§ **Task directions**
Each line from the beginning of the data below through the line containing "return e.calc_length() /" should be repeated exactly, please.

§ **Data for the task**
-- Start --

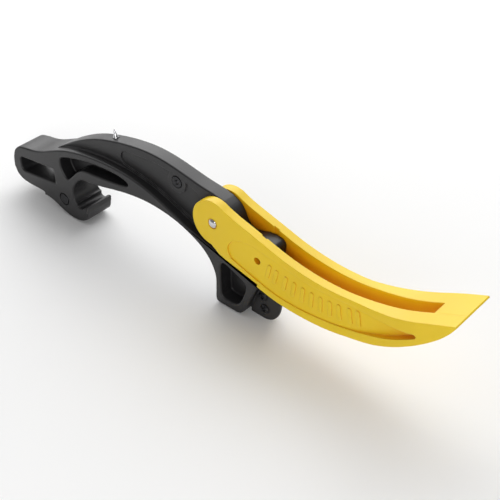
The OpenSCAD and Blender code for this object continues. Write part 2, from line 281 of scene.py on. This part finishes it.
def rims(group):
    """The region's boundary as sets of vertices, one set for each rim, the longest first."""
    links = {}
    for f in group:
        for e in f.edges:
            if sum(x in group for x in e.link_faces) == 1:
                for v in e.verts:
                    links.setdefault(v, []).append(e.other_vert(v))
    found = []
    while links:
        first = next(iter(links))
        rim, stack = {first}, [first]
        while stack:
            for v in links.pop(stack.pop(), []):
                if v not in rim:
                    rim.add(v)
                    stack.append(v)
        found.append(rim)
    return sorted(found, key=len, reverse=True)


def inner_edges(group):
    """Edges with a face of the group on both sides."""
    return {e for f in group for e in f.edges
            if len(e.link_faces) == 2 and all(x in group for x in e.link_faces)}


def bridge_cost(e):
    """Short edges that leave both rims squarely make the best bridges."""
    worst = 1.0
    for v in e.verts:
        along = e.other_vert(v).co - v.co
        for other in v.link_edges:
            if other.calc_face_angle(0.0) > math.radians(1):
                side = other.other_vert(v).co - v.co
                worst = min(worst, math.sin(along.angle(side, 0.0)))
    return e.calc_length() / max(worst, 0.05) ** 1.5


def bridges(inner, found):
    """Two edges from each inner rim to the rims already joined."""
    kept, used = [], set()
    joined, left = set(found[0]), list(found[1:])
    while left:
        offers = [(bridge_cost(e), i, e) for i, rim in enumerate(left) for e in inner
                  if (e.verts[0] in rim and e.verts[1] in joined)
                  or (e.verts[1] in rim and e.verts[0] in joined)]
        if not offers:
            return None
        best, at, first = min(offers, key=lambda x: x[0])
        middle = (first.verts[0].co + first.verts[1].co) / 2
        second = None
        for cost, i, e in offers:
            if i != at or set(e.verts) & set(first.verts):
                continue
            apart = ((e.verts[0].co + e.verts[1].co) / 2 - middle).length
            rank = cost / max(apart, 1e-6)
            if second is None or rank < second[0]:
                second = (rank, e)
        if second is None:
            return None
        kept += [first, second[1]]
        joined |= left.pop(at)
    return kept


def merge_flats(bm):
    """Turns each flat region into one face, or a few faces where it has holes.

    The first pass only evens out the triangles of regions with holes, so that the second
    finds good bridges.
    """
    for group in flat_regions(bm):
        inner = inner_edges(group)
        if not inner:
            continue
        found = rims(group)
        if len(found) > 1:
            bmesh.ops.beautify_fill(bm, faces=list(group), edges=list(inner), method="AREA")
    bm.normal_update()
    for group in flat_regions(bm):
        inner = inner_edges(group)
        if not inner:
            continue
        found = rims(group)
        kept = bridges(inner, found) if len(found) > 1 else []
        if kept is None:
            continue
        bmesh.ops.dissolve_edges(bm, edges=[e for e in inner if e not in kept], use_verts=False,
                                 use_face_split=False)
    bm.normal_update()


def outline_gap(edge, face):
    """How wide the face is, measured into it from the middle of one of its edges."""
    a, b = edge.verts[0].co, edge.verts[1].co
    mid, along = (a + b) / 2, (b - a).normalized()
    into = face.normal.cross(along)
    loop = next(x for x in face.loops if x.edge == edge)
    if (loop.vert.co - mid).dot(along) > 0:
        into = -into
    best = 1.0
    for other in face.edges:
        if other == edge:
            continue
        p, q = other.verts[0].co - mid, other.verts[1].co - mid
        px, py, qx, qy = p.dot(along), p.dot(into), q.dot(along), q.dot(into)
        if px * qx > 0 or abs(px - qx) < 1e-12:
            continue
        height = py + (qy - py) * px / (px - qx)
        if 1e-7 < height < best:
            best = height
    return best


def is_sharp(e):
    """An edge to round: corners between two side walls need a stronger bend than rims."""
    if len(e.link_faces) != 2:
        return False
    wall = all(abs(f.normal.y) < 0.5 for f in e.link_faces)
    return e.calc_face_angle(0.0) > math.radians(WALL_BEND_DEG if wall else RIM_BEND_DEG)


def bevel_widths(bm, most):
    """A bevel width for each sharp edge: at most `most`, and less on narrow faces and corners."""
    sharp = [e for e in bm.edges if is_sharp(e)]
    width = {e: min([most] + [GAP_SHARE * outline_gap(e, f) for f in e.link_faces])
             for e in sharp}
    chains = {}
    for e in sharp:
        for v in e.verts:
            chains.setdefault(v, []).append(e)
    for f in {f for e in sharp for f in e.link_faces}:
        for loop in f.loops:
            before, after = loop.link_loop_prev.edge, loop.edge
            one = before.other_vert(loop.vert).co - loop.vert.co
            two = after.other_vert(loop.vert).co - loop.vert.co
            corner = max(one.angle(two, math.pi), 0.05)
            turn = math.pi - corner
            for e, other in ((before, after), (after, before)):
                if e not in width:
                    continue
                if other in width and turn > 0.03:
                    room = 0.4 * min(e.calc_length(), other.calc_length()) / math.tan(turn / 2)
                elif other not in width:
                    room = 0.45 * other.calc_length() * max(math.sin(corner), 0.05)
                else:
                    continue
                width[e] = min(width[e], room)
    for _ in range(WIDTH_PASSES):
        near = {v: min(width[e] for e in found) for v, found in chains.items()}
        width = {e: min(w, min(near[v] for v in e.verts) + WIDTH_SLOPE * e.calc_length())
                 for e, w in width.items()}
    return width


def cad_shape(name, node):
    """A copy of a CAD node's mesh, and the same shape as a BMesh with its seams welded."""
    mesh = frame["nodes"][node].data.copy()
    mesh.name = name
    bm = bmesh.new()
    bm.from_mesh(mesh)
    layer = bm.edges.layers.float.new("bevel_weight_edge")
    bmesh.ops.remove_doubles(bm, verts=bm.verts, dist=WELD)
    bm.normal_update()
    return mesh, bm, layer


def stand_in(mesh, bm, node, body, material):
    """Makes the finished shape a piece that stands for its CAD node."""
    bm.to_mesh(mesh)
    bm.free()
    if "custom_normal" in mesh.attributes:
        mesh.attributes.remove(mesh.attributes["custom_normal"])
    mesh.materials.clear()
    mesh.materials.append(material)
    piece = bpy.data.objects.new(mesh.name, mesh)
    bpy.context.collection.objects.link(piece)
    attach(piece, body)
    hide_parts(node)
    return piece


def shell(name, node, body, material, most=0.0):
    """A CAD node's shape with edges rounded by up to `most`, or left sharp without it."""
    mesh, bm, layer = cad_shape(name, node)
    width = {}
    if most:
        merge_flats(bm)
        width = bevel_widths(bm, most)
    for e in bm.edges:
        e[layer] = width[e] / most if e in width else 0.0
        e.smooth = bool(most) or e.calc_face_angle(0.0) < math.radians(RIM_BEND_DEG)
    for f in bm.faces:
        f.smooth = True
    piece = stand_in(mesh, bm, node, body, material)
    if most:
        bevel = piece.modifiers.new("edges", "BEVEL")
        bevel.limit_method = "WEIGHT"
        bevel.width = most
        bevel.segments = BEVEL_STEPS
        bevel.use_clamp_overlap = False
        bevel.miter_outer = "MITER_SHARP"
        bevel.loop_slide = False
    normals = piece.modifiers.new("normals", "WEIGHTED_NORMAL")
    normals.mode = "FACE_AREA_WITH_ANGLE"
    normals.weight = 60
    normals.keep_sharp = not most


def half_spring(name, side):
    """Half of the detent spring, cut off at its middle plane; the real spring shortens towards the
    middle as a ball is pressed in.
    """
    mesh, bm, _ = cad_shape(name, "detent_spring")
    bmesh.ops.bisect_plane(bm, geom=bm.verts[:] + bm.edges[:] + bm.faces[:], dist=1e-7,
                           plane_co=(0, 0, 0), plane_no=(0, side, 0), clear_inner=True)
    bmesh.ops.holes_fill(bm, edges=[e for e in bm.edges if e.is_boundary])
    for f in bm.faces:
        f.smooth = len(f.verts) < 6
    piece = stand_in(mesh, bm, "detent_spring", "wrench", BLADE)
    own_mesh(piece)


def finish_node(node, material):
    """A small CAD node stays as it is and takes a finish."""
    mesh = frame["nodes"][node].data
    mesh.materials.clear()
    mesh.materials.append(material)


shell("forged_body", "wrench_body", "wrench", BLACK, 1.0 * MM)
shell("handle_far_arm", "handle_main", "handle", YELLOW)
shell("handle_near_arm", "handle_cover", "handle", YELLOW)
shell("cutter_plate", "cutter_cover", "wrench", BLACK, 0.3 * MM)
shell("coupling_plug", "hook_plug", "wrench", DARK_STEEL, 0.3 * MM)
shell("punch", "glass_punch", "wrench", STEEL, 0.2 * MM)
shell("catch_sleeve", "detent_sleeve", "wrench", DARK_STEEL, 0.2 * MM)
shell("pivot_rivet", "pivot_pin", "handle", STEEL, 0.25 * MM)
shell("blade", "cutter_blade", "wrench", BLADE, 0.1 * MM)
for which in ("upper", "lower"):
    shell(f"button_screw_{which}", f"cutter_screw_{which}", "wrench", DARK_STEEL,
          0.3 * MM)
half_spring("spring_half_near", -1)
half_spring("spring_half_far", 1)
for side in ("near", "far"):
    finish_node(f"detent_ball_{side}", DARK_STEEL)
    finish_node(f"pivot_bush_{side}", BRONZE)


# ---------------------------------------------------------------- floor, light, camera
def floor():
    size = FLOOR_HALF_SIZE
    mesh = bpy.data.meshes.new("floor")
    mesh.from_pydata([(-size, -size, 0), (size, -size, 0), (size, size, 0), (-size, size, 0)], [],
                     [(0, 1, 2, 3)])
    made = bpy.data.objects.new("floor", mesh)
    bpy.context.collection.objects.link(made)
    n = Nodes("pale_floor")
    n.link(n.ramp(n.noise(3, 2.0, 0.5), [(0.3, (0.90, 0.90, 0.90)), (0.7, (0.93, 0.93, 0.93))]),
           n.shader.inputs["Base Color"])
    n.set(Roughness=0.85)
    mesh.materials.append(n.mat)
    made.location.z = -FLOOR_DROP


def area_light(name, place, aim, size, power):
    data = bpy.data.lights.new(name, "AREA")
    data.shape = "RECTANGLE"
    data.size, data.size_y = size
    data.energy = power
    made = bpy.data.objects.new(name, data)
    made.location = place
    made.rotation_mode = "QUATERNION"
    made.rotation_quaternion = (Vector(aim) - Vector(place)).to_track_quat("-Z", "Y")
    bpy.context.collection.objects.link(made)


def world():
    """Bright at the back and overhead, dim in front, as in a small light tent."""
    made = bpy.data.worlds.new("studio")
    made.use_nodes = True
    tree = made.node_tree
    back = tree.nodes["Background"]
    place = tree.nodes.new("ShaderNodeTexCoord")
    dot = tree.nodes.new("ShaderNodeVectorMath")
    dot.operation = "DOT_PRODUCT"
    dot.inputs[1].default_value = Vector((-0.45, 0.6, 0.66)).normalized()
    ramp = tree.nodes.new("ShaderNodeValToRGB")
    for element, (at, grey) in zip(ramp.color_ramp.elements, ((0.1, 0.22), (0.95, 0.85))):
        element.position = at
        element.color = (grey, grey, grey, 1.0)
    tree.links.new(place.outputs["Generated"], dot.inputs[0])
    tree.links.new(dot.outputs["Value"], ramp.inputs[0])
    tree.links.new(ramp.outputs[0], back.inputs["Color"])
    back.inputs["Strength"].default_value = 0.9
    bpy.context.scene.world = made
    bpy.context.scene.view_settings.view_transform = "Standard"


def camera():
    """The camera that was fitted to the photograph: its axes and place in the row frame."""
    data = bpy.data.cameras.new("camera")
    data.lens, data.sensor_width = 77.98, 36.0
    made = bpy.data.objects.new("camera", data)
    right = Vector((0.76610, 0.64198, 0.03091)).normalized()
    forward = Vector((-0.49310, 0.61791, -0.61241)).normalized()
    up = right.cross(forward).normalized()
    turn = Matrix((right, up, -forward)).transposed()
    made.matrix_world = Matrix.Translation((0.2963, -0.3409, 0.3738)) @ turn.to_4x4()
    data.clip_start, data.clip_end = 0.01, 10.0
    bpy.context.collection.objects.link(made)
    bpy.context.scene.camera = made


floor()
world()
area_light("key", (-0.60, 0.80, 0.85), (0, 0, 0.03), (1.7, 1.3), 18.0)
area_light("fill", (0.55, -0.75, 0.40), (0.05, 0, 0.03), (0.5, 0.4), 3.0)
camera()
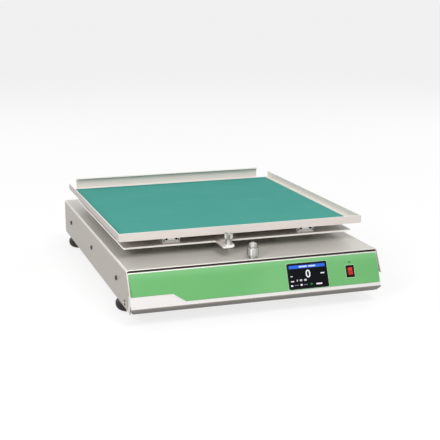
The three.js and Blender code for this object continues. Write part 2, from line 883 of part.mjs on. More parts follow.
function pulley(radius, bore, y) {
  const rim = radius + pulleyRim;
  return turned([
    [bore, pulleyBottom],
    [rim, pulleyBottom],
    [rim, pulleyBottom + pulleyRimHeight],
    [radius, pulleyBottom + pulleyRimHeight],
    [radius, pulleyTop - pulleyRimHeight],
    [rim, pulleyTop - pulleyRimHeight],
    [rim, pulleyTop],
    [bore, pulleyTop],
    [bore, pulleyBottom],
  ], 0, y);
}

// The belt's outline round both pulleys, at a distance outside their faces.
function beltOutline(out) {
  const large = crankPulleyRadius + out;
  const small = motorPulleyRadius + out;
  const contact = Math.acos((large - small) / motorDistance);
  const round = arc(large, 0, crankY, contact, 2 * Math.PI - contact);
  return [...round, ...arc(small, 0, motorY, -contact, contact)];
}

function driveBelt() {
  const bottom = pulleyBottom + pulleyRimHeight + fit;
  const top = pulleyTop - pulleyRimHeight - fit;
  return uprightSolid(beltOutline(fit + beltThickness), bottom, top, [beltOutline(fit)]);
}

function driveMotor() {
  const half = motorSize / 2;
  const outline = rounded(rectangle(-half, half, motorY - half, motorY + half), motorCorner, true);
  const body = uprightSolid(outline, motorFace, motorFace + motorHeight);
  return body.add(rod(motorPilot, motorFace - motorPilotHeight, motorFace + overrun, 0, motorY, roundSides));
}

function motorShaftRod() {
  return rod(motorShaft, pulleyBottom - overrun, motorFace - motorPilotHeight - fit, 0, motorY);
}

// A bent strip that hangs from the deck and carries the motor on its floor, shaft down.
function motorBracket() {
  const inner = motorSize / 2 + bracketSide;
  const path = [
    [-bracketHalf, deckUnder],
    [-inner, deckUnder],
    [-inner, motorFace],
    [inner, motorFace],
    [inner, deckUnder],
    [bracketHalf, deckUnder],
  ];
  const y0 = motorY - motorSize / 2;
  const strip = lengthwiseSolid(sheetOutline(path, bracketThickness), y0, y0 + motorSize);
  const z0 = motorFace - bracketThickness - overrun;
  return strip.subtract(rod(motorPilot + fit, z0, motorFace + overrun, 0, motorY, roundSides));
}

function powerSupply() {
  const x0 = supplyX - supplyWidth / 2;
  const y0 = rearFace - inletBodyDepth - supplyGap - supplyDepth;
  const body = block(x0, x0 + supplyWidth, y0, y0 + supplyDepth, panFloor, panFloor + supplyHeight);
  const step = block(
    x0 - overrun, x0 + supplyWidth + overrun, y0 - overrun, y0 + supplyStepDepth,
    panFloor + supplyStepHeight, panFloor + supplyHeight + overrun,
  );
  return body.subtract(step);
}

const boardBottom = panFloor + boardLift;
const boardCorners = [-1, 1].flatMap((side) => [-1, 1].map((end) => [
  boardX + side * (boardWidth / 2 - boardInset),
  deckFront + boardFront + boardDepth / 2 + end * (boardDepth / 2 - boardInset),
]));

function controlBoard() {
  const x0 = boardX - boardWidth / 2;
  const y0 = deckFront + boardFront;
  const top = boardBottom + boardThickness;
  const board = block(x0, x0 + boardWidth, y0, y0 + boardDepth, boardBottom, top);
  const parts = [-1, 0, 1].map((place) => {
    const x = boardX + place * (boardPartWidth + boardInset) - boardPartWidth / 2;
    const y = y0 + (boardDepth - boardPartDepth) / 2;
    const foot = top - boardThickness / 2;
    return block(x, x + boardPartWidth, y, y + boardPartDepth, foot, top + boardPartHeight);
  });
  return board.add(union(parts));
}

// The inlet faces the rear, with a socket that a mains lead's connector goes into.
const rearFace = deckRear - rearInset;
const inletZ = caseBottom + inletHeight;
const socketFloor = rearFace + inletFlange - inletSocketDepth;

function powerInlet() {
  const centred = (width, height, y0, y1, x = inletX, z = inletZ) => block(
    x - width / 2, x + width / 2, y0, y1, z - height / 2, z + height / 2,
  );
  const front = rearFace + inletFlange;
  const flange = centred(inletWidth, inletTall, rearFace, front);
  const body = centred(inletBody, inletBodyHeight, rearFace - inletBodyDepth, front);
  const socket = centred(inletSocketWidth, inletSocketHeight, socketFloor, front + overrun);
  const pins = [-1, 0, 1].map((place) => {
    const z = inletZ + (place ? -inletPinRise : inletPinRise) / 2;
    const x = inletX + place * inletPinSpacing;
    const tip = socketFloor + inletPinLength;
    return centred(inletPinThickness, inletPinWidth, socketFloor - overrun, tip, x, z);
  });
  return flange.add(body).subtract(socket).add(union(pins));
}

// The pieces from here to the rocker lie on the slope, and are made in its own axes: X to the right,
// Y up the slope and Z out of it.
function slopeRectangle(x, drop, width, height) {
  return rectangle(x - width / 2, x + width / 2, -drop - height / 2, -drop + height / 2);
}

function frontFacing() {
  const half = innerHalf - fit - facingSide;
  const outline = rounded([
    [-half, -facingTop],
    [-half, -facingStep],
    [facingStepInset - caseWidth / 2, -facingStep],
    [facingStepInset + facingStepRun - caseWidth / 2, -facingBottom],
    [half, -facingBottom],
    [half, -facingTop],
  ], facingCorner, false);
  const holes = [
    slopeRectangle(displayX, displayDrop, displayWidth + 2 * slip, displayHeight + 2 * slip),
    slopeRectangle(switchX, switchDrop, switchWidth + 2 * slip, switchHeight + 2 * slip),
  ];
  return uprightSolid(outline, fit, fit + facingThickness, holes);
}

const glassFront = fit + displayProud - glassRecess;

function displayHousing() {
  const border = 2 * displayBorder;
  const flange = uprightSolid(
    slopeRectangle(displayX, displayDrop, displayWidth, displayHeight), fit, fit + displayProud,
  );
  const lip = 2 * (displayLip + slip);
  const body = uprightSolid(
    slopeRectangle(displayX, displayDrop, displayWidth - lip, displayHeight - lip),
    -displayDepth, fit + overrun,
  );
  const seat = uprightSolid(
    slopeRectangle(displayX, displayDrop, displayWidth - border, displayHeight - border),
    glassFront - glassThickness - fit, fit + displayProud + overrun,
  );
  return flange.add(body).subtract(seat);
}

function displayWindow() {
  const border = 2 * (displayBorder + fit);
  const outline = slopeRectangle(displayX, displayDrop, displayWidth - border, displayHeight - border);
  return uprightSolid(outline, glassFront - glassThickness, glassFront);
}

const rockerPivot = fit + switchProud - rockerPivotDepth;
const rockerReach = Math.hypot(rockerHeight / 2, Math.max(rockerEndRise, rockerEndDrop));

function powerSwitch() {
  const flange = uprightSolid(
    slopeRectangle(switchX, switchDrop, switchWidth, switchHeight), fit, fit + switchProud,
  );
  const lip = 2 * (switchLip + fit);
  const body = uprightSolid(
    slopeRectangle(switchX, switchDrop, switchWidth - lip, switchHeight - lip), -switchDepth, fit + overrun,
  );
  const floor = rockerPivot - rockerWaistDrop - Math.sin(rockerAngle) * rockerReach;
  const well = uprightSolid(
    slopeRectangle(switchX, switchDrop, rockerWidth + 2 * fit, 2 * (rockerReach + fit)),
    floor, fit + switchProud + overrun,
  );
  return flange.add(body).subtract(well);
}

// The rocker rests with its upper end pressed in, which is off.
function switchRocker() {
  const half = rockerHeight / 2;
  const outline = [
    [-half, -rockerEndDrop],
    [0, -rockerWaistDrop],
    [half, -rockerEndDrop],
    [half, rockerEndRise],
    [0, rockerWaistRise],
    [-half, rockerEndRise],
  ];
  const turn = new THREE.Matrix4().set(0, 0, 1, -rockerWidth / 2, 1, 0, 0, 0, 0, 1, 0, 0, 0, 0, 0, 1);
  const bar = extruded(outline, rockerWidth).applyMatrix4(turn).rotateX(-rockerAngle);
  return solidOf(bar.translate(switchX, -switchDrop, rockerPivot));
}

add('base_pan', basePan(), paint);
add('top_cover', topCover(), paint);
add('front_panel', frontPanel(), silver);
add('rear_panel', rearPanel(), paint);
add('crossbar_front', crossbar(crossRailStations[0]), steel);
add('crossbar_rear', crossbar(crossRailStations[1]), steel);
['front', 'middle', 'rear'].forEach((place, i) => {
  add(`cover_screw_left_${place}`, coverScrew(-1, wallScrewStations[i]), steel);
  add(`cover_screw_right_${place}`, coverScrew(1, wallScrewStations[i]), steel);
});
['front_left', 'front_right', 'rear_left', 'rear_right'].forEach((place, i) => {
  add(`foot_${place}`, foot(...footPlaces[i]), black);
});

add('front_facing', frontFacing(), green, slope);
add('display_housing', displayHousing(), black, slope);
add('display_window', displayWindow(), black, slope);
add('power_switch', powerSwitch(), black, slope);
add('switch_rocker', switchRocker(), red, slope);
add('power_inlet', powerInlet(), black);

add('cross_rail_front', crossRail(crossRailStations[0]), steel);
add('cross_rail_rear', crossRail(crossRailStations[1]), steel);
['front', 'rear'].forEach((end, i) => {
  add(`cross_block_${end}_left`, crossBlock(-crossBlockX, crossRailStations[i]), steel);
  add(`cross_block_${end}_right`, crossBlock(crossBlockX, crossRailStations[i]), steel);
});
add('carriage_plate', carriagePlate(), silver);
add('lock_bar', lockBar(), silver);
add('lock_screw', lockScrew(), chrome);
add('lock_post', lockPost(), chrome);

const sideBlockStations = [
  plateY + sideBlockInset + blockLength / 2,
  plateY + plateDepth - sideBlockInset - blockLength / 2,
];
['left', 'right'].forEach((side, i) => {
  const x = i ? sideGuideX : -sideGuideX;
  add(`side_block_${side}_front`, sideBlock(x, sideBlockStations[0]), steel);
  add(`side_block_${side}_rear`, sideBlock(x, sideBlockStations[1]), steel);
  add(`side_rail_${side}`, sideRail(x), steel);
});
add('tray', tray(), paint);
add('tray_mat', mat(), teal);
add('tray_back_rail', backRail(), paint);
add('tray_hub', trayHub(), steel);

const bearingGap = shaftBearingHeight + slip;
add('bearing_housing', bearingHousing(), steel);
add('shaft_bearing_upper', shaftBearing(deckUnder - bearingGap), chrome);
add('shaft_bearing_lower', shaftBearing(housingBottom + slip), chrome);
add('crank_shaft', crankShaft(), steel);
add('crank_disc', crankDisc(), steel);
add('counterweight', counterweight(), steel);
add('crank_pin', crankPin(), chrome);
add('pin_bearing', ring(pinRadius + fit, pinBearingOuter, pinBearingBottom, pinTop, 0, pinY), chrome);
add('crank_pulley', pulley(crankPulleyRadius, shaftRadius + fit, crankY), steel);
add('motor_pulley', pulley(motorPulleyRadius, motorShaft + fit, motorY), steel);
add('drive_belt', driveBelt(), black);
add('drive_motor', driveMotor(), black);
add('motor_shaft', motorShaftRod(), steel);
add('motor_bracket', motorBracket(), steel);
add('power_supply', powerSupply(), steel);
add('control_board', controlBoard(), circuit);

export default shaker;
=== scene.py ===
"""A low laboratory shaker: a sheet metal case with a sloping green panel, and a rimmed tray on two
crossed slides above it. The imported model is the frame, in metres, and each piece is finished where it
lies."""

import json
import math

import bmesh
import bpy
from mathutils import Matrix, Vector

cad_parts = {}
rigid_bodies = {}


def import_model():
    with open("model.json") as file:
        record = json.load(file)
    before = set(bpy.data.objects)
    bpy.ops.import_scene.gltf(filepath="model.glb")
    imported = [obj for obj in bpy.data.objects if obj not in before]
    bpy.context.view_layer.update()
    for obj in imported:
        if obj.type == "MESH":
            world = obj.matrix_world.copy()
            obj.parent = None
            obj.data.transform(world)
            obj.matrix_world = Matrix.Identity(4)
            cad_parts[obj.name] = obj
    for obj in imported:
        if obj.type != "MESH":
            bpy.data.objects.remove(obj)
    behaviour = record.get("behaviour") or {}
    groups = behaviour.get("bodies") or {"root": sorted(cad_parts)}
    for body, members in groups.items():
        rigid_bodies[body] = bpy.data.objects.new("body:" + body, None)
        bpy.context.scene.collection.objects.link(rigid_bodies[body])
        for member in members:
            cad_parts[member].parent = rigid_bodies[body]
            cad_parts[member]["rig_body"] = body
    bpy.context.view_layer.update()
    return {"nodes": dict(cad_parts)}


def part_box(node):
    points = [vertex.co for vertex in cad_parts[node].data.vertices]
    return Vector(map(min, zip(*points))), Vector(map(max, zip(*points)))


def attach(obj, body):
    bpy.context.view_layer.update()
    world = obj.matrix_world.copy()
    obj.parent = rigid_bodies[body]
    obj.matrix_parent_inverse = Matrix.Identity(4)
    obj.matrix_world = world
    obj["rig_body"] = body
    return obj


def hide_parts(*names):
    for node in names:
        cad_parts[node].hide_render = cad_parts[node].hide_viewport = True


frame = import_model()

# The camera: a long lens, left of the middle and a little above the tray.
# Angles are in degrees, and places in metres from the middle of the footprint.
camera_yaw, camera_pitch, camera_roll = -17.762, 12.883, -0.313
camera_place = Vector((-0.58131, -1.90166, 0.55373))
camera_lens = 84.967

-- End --

§ **Finished answer**
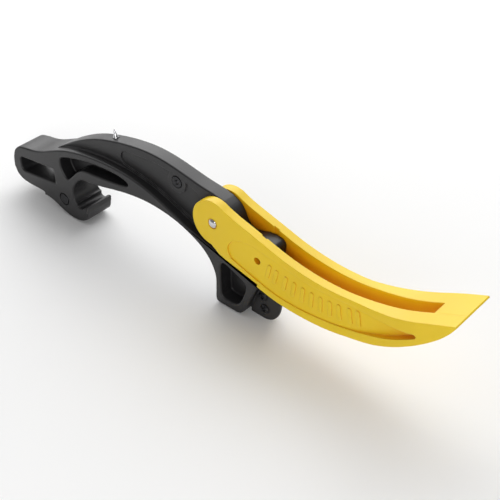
The OpenSCAD and Blender code for this object continues. Write part 2, from line 281 of scene.py on. This part finishes it.
def rims(group):
    """The region's boundary as sets of vertices, one set for each rim, the longest first."""
    links = {}
    for f in group:
        for e in f.edges:
            if sum(x in group for x in e.link_faces) == 1:
                for v in e.verts:
                    links.setdefault(v, []).append(e.other_vert(v))
    found = []
    while links:
        first = next(iter(links))
        rim, stack = {first}, [first]
        while stack:
            for v in links.pop(stack.pop(), []):
                if v not in rim:
                    rim.add(v)
                    stack.append(v)
        found.append(rim)
    return sorted(found, key=len, reverse=True)


def inner_edges(group):
    """Edges with a face of the group on both sides."""
    return {e for f in group for e in f.edges
            if len(e.link_faces) == 2 and all(x in group for x in e.link_faces)}


def bridge_cost(e):
    """Short edges that leave both rims squarely make the best bridges."""
    worst = 1.0
    for v in e.verts:
        along = e.other_vert(v).co - v.co
        for other in v.link_edges:
            if other.calc_face_angle(0.0) > math.radians(1):
                side = other.other_vert(v).co - v.co
                worst = min(worst, math.sin(along.angle(side, 0.0)))
    return e.calc_length() / max(worst, 0.05) ** 1.5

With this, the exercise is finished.